The 2011-2012 race will see 1080i High Definition productions in all ports by host broadcaster IMG Media. Live material will be transmitted from helicopters, chase boats and the yachts direct to shore.
Livewire Digital has incorporated the latest generation of OEM HD microwave modules into the RF sub-system on board. Custom antennas are fitted to the aerial mast on the transom of each yacht and the system is capable of transmitting HD material over distances in excess of 15 nautical miles.

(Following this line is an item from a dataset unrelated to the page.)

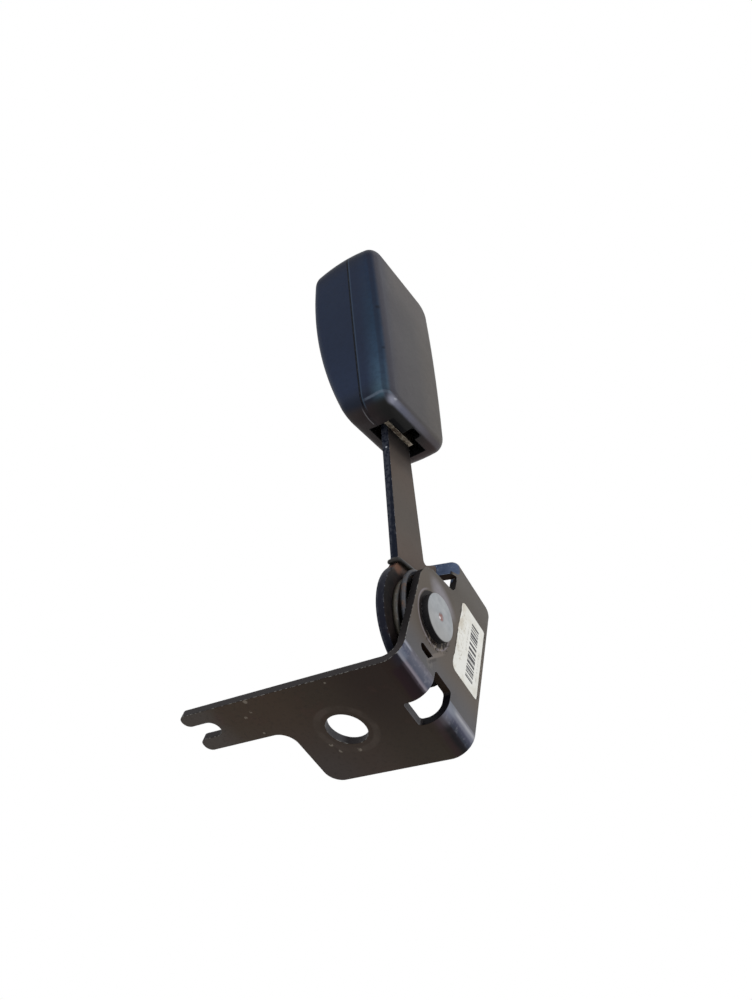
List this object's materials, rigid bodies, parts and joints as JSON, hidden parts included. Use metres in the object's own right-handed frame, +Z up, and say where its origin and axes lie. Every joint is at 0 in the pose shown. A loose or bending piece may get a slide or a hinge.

Configuring and managing sophisticated A/V & microwave equipment generally requires experts and technicians on site. During the in-port race, the Media Crew Members must take on these responsibilities and one of the key challenges has been to offer them a simple way to control and manage the system. The MCM selects the ‘in-port racing’ workflow, which pre-configures the Media desk A/V routing and then uses the Microwave Management App to select one of a set of profiles that configure the microwave to operate optimally under different prevailing conditions. He can then focus on camera and microphone control.
The on-board technology can support transmitting full HD material off the yacht, but how does the producer back on shore direct the Media Crew Member to use a specific camera, focus on an adjacent yacht or hold a shot?
Using the Fleet Broadband FB150 services in conjunction with the Media Services Rack, Livewire Digital provide a bi-direction audio bridge that allows the producer to talk to any of the MCMs. The MCM can then respond using a ‘push to talk’ facility.
On shore Livewire Digital engineers manage the microwave receivers taking instructions from the producer and presenting a number of live feeds to the IMG production facility.